I feel quite sorry for Sonya. While formal proposal of marriage and refusals are perhaps a bit old-fashioned in today’s day and age, nonetheless, I can’t help but notice that her plight is quite modern.
I’m sure there are many single women out there today who will agree that they are caught between Mr I-Can’t-Commit and Mr I’m-No-Good-For-You. Sonya has at least had the sense to stay away from Dolohov, but really – is there any good to be had by waiting on Nikolai Non-Commital Rostov?
Also amusing is the ever-present Natasha in the Rostov house. She’s smart enough to know a) that Dolohov is a no-good and b) that Sonya and Nikolai probably aren’t destined for each other – but she never really offers serious moralising or relationship advice. She’s got the observational skills of an adult, without really the judgment or maturity.
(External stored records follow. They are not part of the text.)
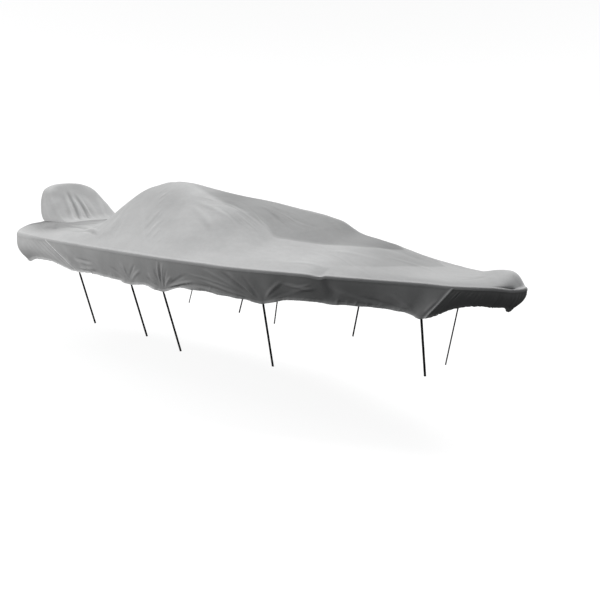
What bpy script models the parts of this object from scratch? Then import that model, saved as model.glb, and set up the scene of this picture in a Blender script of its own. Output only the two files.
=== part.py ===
"""Fitted boat cover, hollow, in the shape in which it is pulled tight and strapped down.

It is cut from one weight of coated polyester and sewn from six pieces: the top, a skirt down
each side, a stern panel that wraps both stern corners, a shirred bow panel, and a hood over an
opening in the top at the stern.  Ten flat webbing straps are sewn inside the hem, five a side.

Lengths are in metres.  In the tables x runs forward from the point that holds the cover up,
y runs to port and z is the height above the ground.
"""
from collections import namedtuple
import math

import bpy
import numpy as np

CLOTH = 0.002
SEAM_GAP = 0.0003
SUPPORT_HEIGHT = 2.381

# The top, one row a section from stern to bow.  The rail is the line where the top turns down
# into the skirt, the edge is the soft shoulder just inside it, the hip is where the raised
# middle breaks, and the ridge is the centreline.
Section = namedtuple("Section", "x rail_y rail_z edge_up hip_y hip_z ridge_z")
SECTIONS = (
    Section(-2.38, 1.03, 1.640, 0.020, 0.50, 1.690, 1.700),
    Section(-2.20, 1.10, 1.632, 0.025, 0.50, 1.722, 1.740),
    Section(-1.95, 1.16, 1.625, 0.030, 0.50, 1.730, 1.750),
    Section(-1.60, 1.19, 1.612, 0.040, 0.47, 1.740, 1.760),
    Section(-1.35, 1.20, 1.605, 0.050, 0.42, 1.755, 1.775),
    Section(-1.12, 1.21, 1.600, 0.060, 0.36, 1.795, 1.850),
    Section(-0.90, 1.22, 1.595, 0.075, 0.31, 1.900, 1.985),
    Section(-0.72, 1.22, 1.593, 0.085, 0.30, 2.065, 2.130),
    Section(-0.52, 1.22, 1.590, 0.095, 0.29, 2.180, 2.240),
    Section(-0.25, 1.23, 1.586, 0.100, 0.26, 2.265, 2.335),
    Section(0.00, 1.23, 1.583, 0.105, 0.25, 2.300, 2.385),
    Section(0.20, 1.23, 1.580, 0.110, 0.25, 2.300, 2.379),
    Section(0.60, 1.24, 1.578, 0.110, 0.28, 2.250, 2.320),
    Section(1.05, 1.24, 1.575, 0.105, 0.36, 2.190, 2.256),
    Section(1.50, 1.23, 1.575, 0.100, 0.47, 2.115, 2.222),
    Section(1.90, 1.22, 1.575, 0.090, 0.48, 1.935, 2.172),
    Section(2.15, 1.20, 1.576, 0.085, 0.44, 1.850, 2.135),
    Section(2.55, 1.14, 1.580, 0.085, 0.36, 1.825, 2.075),
    Section(2.75, 1.09, 1.580, 0.085, 0.33, 1.820, 2.025),
    Section(2.92, 1.05, 1.580, 0.085, 0.31, 1.815, 1.935),
    Section(3.28, 0.91, 1.572, 0.070, 0.28, 1.790, 1.845),
    Section(3.70, 0.71, 1.560, 0.045, 0.22, 1.680, 1.720),
    Section(4.05, 0.55, 1.552, 0.032, 0.17, 1.608, 1.630),
    Section(4.31, 0.45, 1.543, 0.028, 0.15, 1.592, 1.606),
    Section(4.59, 0.335, 1.523, 0.035, 0.13, 1.640, 1.672),
    Section(4.70, 0.28, 1.502, 0.030, 0.10, 1.610, 1.645),
    Section(4.77, 0.22, 1.470, 0.020, 0.08, 1.515, 1.530),
)
EDGE_IN = 0.12
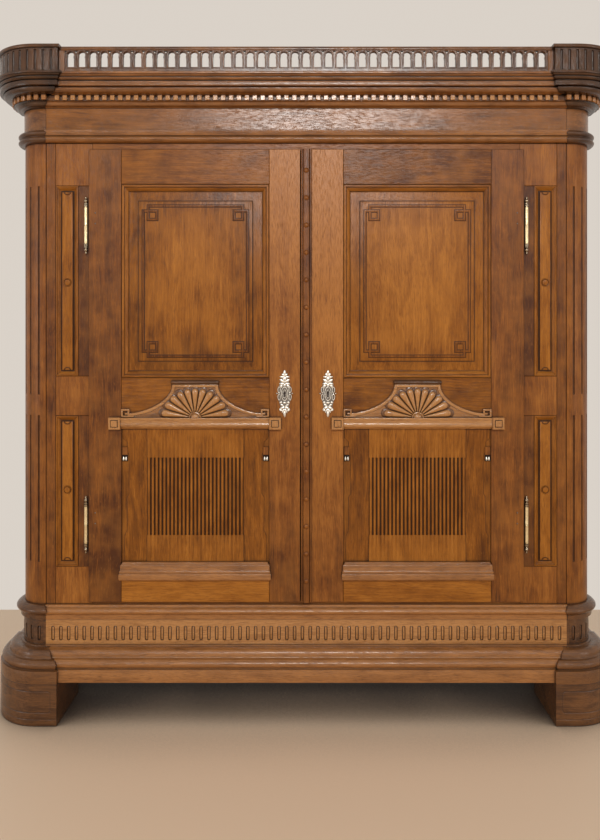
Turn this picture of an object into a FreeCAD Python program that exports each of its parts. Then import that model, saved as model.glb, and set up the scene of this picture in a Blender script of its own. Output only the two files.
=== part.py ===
import FreeCAD, Part
import math
import os
from FreeCAD import Vector

# A two-door oak cabinet with quarter-round corner posts, a breakfront cornice and
# base, and an arcaded gallery between the two corner caps. Millimetres, +Z up.
# Everything is drawn with the front face of the door surround at Y zero and +Y
# going back, then moved so that the origin is at the middle of the floor outline.

# Carcass
carcass_width = 1850.0
carcass_depth = 560.0
corner_radius = 85.0
post_land = 8.0
frame_thickness = 28.0
board_thickness = 22.0
panel_thickness = 10.0
return_setback = 17.0
overrun = 3.0
seam_clearance = 0.3

# Facets of the small rounds
swell_steps = 2
round_sides = 8
flute_sides = 6
barrel_sides = 12
arch_steps = 4

# Storeys, from the floor up
foot_height = 130.0
plinth_height = 40.0
ogee_height = 56.0
base_frieze_height = 82.0
base_bead_height = 46.0
front_height = 1474.0
architrave_height = 39.0
frieze_height = 72.0
bed_height = 17.0
dentil_height = 17.0
crown_height = 59.0
cap_height = 73.0
cap_slab_height = 11.0
gallery_height = 82.0

# How far each storey stands out from the front face
plinth_reach = 62.0
base_frieze_reach = 4.0
base_bead_reach = 20.0
architrave_reach = 18.0
frieze_reach = 3.0
bed_reach = 34.0
dentil_back_reach = 22.0
dentil_reach = 34.0
crown_reach = 80.0
cap_reach = 78.0
cap_slab_reach = 84.0
corner_lead = 12.0
ring_lead = 4.0
dentil_lead = 6.0

# Repeats along the mouldings
dentil_width = 14.0
dentil_gap = 11.0
frieze_flute_width = 11.0
frieze_flute_pitch = 24.9
frieze_flute_height = 46.0
frieze_flute_depth = 4.0
frieze_flute_drop = 5.0
cap_flute_radius = 3.8
cap_flute_pitch = 24.5
cap_flute_margin = 8.0
post_flute_radius = 3.6
post_flute_count = 4
post_upper_flute_bottom = 670.0
post_upper_flute_drop = 137.0
post_lower_flute_bottom = 134.0
post_lower_flute_top = 604.0

# Gallery
gallery_pitch = 35.0
gallery_opening_width = 19.0
gallery_sill_height = 18.0
gallery_opening_height = 43.0
gallery_thickness = 14.0
gallery_reach = 65.0
gallery_spandrel_width = 9.0
gallery_spandrel_height = 7.0
gallery_spandrel_drop = 3.0

# Door surround
stile_width = 149.0
sill_rail_height = 20.0
head_rail_height = 32.0
rail_depth = 44.0
stile_panel_width = 73.0
stile_panel_inset = 46.0
stile_panel_bottom = 120.0
stile_panel_middle = 603.0
stile_panel_middle_top = 729.0
stile_panel_drop = 136.0
stile_panel_bevel = 18.0
stile_panel_sink = 8.0
stile_strip_width = 30.0
stile_strip_height = 5.0
stile_boss_radius = 12.0
stile_boss_height = 3.5
stile_upper_boss = 1029.0
stile_lower_boss = 365.0

# Doors
door_lap = 10.0
door_lip = 12.0
door_core = 18.0
door_gap = 2.0
door_rebate_clearance = 2.5
astragal_width = 34.0
astragal_band_width = 19.0
astragal_height = 8.0
astragal_boss_radius = 9.0
astragal_boss_height = 3.0
astragal_boss_pitch = 87.0
door_stile_width = 104.0
panel_zone_inner = 118.0
top_rail_height = 111.0
bottom_rail_height = 72.0
lock_rail_height = 162.0
door_panel_moulding_width = 25.0
door_panel_moulding_drop = 10.0
door_panel_bevel_width = 29.0
door_panel_field_rise = 6.0
thread_width = 7.0
thread_height = 1.6
thread_inset = 71.0
key_size = 31.0
key_shift = 10.0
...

But then again, from all we’ve read about the adults in the book, what is maturity? The Kuragin family (Anatole, Ippolit and Helene) are all very sophisticated in public, but have little in the way of maturity or decency. Pierre can’t seem to work out how life works at all. Andrei (at least up until his brush with death) viewed all life through a very dark pair of sunglasses.
So, in the end, Natasha is probably getting closest to the voice of wisdom out of the lot of them.